# THE TASK:
Write out the listing in full, matching it word for word.

# PROVIDED MATERIAL:
start
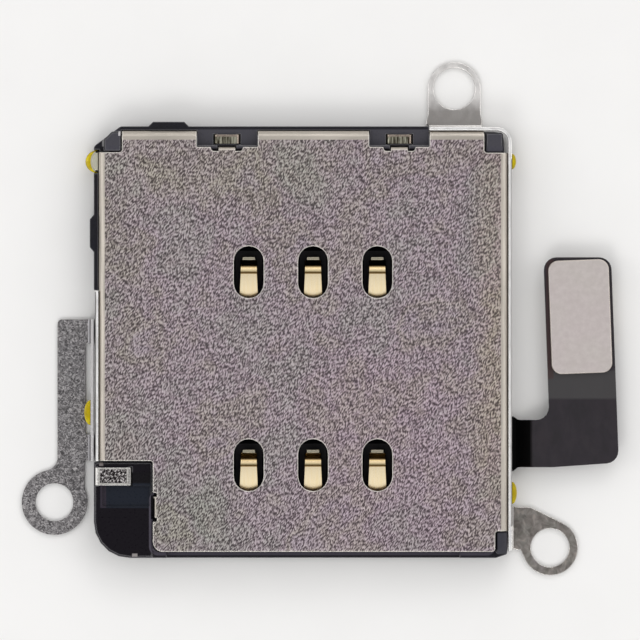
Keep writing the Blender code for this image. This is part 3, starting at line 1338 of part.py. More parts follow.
def main():
    clear_scene()
    blasted = material("blasted_steel", (0.27, 0.25, 0.25), 1.0, 0.45)
    bright = material("bright_steel", (0.62, 0.62, 0.60), 1.0, 0.28)
    grained = material("grained_steel", (0.20, 0.20, 0.20), 1.0, 0.5)
    plastic = material("black_moulding", (0.018, 0.019, 0.022), 0.0, 0.42)
    gold = material("gold_plating", (0.90, 0.68, 0.36), 1.0, 0.25)
    spring = material("spring_steel", (0.55, 0.55, 0.55), 1.0, 0.3)
    film = material("black_film", (0.030, 0.026, 0.032), 0.0, 0.4)
    satin = material("satin_stiffener", (0.52, 0.47, 0.46), 0.8, 0.4)
    yellow = material("yellow_adhesive", (0.78, 0.66, 0.02), 0.0, 0.35)
    build_cover(blasted)
    build_frame(bright)
    build_bracket(grained)
    build_housing(plastic)
    for index, place in enumerate(contact_points(), 1):
        build_contact(f"contact_{index}", place, gold)
    build_lever(spring)
    build_pin(spring)
    build_rod(spring)
    for name, (place, size, seat) in clip_places().items():
        build_clip(name, place, size, seat, grained)
    build_latch_spring(spring)
    build_detect_spring(gold)
    build_detect_terminal(gold)
    build_flex(film)
    build_stiffener(satin)
    build_plug(plastic, gold, spring)
    build_dots(yellow, grained)


main()
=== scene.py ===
# Card socket of a phone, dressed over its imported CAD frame: a blasted steel cover over gold
# blades, a black moulding in a bright steel frame with screw ears, and a black flex tail with its
# stiffener.
# All sizes in the dictionaries are millimetres, seen from above with the card mouth at the bottom.

import math

import bmesh
import bpy
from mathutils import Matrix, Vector


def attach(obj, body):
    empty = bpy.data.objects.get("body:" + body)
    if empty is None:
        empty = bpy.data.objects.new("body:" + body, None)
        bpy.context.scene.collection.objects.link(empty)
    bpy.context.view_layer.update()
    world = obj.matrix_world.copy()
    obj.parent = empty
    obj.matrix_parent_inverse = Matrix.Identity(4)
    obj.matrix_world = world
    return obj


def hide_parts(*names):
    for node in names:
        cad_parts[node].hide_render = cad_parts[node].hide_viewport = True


mm = 0.001
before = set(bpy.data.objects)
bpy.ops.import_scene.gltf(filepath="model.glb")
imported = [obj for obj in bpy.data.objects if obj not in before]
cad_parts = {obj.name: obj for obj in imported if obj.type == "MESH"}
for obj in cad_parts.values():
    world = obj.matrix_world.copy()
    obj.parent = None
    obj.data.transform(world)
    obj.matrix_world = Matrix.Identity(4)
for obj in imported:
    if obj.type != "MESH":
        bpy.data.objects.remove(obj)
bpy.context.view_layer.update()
scene = bpy.context.scene
print("frame loaded:", len(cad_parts), "CAD nodes")


# Small helpers

def linear(code):
    # sRGB hex such as "#8c8284" to the linear colour that the shaders use
    parts = [int(code[place:place + 2], 16) / 255 for place in (1, 3, 5)]
    return tuple(part / 12.92 if part <= 0.04045 else ((part + 0.055) / 1.055) ** 2.4
                 for part in parts) + (1.0,)


def addNode(tree, kind, settings=None, links=None):
    # One node with its settings (sockets by name or number, or plain properties) and its links
    node = tree.nodes.new(kind)
    for name, value in (settings or {}).items():
        if name == "stops":
            marks = node.color_ramp.elements
            while len(marks) < len(value):
                marks.new(0.5)
            for mark, (place, colour) in zip(marks, value):
                mark.position = place
                mark.color = colour
        elif isinstance(name, int) or name in node.inputs:
            node.inputs[name].default_value = value
        else:
            setattr(node, name, value)
    for name, source in (links or {}).items():
        tree.links.new(source, node.inputs[name])
    return node


def newMaterial(name, settings):
    material = bpy.data.materials.new(name)
    material.use_nodes = True
    shader = material.node_tree.nodes["Principled BSDF"]
    for socket, value in settings.items():
        shader.inputs[socket].default_value = value
    return material, material.node_tree, shader


def link(name, mesh, material, body, place):
    # A finished mesh as a piece that rides on its CAD body, with its place in mm
    piece = bpy.data.objects.new(name, mesh)
    piece.location = [value * mm for value in place]
    scene.collection.objects.link(piece)
    mesh.materials.clear()
    mesh.materials.append(material)
    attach(piece, body)
    return piece


def coat(material, *nodes):
    # A CAD node whose shape is right keeps it and takes a finished material
    for node in nodes:
        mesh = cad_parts[node].data
        mesh.materials.clear()
        mesh.materials.append(material)


def grainSpace(tree, size, turn=0.0):
    # Object coordinates counted in grains: size is one grain in mm, turned in plan by degrees
    place = addNode(tree, "ShaderNodeTexCoord")
    return addNode(tree, "ShaderNodeMapping",
                   {"vector_type": "TEXTURE", "Rotation": (0, 0, math.radians(turn)),
                    "Scale": tuple(value * mm for value in size)},
                   {"Vector": place.outputs["Object"]})


def noiseTones(tree, space, codes, spread, settings):
    # Noise in a space, and a ramp that runs through the colours between the spread's two values
    noise = addNode(tree, "ShaderNodeTexNoise", dict({"Scale": 1.0}, **settings),
                    {"Vector": space.outputs[0]})
    low, high = spread
    stops = [(low + (high - low) * step / (len(codes) - 1), linear(code))
             for step, code in enumerate(codes)]
    ramp = addNode(tree, "ShaderNodeValToRGB", {"stops": stops}, {"Fac": noise.outputs["Fac"]})
    return noise, ramp


def over(tree, below, above, factor, blend="MIX"):
    # One colour laid over another: above is a hex code or a socket, factor a number or a socket
    node = addNode(tree, "ShaderNodeMix", {"data_type": "RGBA", "blend_type": blend}, {6: below})
    if isinstance(above, str):
        node.inputs[7].default_value = linear(above)
    else:
        tree.links.new(above, node.inputs[7])
    if isinstance(factor, float):
        node.inputs["Factor"].default_value = factor
    else:
        tree.links.new(factor, node.inputs["Factor"])
    return node.outputs[2]


def blend(tree, below, above, factor):
    # The same for numbers: below is a number or a socket
    node = addNode(tree, "ShaderNodeMix", {"data_type": "FLOAT", 3: above}, {"Factor": factor})
    if isinstance(below, float):
        node.inputs[2].default_value = below
    else:
        tree.links.new(below, node.inputs[2])
    return node.outputs[0]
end
# TASK RESPONSE:
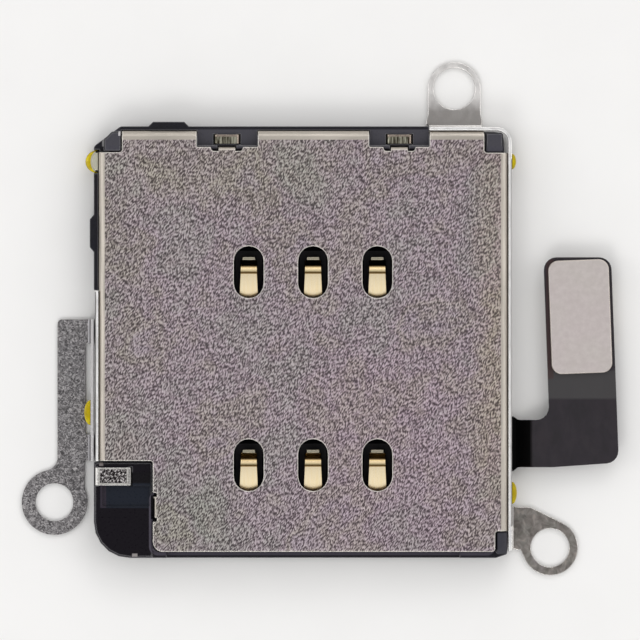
Keep writing the Blender code for this image. This is part 3, starting at line 1338 of part.py. More parts follow.
def main():
    clear_scene()
    blasted = material("blasted_steel", (0.27, 0.25, 0.25), 1.0, 0.45)
    bright = material("bright_steel", (0.62, 0.62, 0.60), 1.0, 0.28)
    grained = material("grained_steel", (0.20, 0.20, 0.20), 1.0, 0.5)
    plastic = material("black_moulding", (0.018, 0.019, 0.022), 0.0, 0.42)
    gold = material("gold_plating", (0.90, 0.68, 0.36), 1.0, 0.25)
    spring = material("spring_steel", (0.55, 0.55, 0.55), 1.0, 0.3)
    film = material("black_film", (0.030, 0.026, 0.032), 0.0, 0.4)
    satin = material("satin_stiffener", (0.52, 0.47, 0.46), 0.8, 0.4)
    yellow = material("yellow_adhesive", (0.78, 0.66, 0.02), 0.0, 0.35)
    build_cover(blasted)
    build_frame(bright)
    build_bracket(grained)
    build_housing(plastic)
    for index, place in enumerate(contact_points(), 1):
        build_contact(f"contact_{index}", place, gold)
    build_lever(spring)
    build_pin(spring)
    build_rod(spring)
    for name, (place, size, seat) in clip_places().items():
        build_clip(name, place, size, seat, grained)
    build_latch_spring(spring)
    build_detect_spring(gold)
    build_detect_terminal(gold)
    build_flex(film)
    build_stiffener(satin)
    build_plug(plastic, gold, spring)
    build_dots(yellow, grained)


main()
=== scene.py ===
# Card socket of a phone, dressed over its imported CAD frame: a blasted steel cover over gold
# blades, a black moulding in a bright steel frame with screw ears, and a black flex tail with its
# stiffener.
# All sizes in the dictionaries are millimetres, seen from above with the card mouth at the bottom.

import math

import bmesh
import bpy
from mathutils import Matrix, Vector


def attach(obj, body):
    empty = bpy.data.objects.get("body:" + body)
    if empty is None:
        empty = bpy.data.objects.new("body:" + body, None)
        bpy.context.scene.collection.objects.link(empty)
    bpy.context.view_layer.update()
    world = obj.matrix_world.copy()
    obj.parent = empty
    obj.matrix_parent_inverse = Matrix.Identity(4)
    obj.matrix_world = world
    return obj


def hide_parts(*names):
    for node in names:
        cad_parts[node].hide_render = cad_parts[node].hide_viewport = True


mm = 0.001
before = set(bpy.data.objects)
bpy.ops.import_scene.gltf(filepath="model.glb")
imported = [obj for obj in bpy.data.objects if obj not in before]
cad_parts = {obj.name: obj for obj in imported if obj.type == "MESH"}
for obj in cad_parts.values():
    world = obj.matrix_world.copy()
    obj.parent = None
    obj.data.transform(world)
    obj.matrix_world = Matrix.Identity(4)
for obj in imported:
    if obj.type != "MESH":
        bpy.data.objects.remove(obj)
bpy.context.view_layer.update()
scene = bpy.context.scene
print("frame loaded:", len(cad_parts), "CAD nodes")


# Small helpers

def linear(code):
    # sRGB hex such as "#8c8284" to the linear colour that the shaders use
    parts = [int(code[place:place + 2], 16) / 255 for place in (1, 3, 5)]
    return tuple(part / 12.92 if part <= 0.04045 else ((part + 0.055) / 1.055) ** 2.4
                 for part in parts) + (1.0,)


def addNode(tree, kind, settings=None, links=None):
    # One node with its settings (sockets by name or number, or plain properties) and its links
    node = tree.nodes.new(kind)
    for name, value in (settings or {}).items():
        if name == "stops":
            marks = node.color_ramp.elements
            while len(marks) < len(value):
                marks.new(0.5)
            for mark, (place, colour) in zip(marks, value):
                mark.position = place
                mark.color = colour
        elif isinstance(name, int) or name in node.inputs:
            node.inputs[name].default_value = value
        else:
            setattr(node, name, value)
    for name, source in (links or {}).items():
        tree.links.new(source, node.inputs[name])
    return node


def newMaterial(name, settings):
    material = bpy.data.materials.new(name)
    material.use_nodes = True
    shader = material.node_tree.nodes["Principled BSDF"]
    for socket, value in settings.items():
        shader.inputs[socket].default_value = value
    return material, material.node_tree, shader


def link(name, mesh, material, body, place):
    # A finished mesh as a piece that rides on its CAD body, with its place in mm
    piece = bpy.data.objects.new(name, mesh)
    piece.location = [value * mm for value in place]
    scene.collection.objects.link(piece)
    mesh.materials.clear()
    mesh.materials.append(material)
    attach(piece, body)
    return piece


def coat(material, *nodes):
    # A CAD node whose shape is right keeps it and takes a finished material
    for node in nodes:
        mesh = cad_parts[node].data
        mesh.materials.clear()
        mesh.materials.append(material)


def grainSpace(tree, size, turn=0.0):
    # Object coordinates counted in grains: size is one grain in mm, turned in plan by degrees
    place = addNode(tree, "ShaderNodeTexCoord")
    return addNode(tree, "ShaderNodeMapping",
                   {"vector_type": "TEXTURE", "Rotation": (0, 0, math.radians(turn)),
                    "Scale": tuple(value * mm for value in size)},
                   {"Vector": place.outputs["Object"]})


def noiseTones(tree, space, codes, spread, settings):
    # Noise in a space, and a ramp that runs through the colours between the spread's two values
    noise = addNode(tree, "ShaderNodeTexNoise", dict({"Scale": 1.0}, **settings),
                    {"Vector": space.outputs[0]})
    low, high = spread
    stops = [(low + (high - low) * step / (len(codes) - 1), linear(code))
             for step, code in enumerate(codes)]
    ramp = addNode(tree, "ShaderNodeValToRGB", {"stops": stops}, {"Fac": noise.outputs["Fac"]})
    return noise, ramp


def over(tree, below, above, factor, blend="MIX"):
    # One colour laid over another: above is a hex code or a socket, factor a number or a socket
    node = addNode(tree, "ShaderNodeMix", {"data_type": "RGBA", "blend_type": blend}, {6: below})
    if isinstance(above, str):
        node.inputs[7].default_value = linear(above)
    else:
        tree.links.new(above, node.inputs[7])
    if isinstance(factor, float):
        node.inputs["Factor"].default_value = factor
    else:
        tree.links.new(factor, node.inputs["Factor"])
    return node.outputs[2]


def blend(tree, below, above, factor):
    # The same for numbers: below is a number or a socket
    node = addNode(tree, "ShaderNodeMix", {"data_type": "FLOAT", 3: above}, {"Factor": factor})
    if isinstance(below, float):
        node.inputs[2].default_value = below
    else:
        tree.links.new(below, node.inputs[2])
    return node.outputs[0]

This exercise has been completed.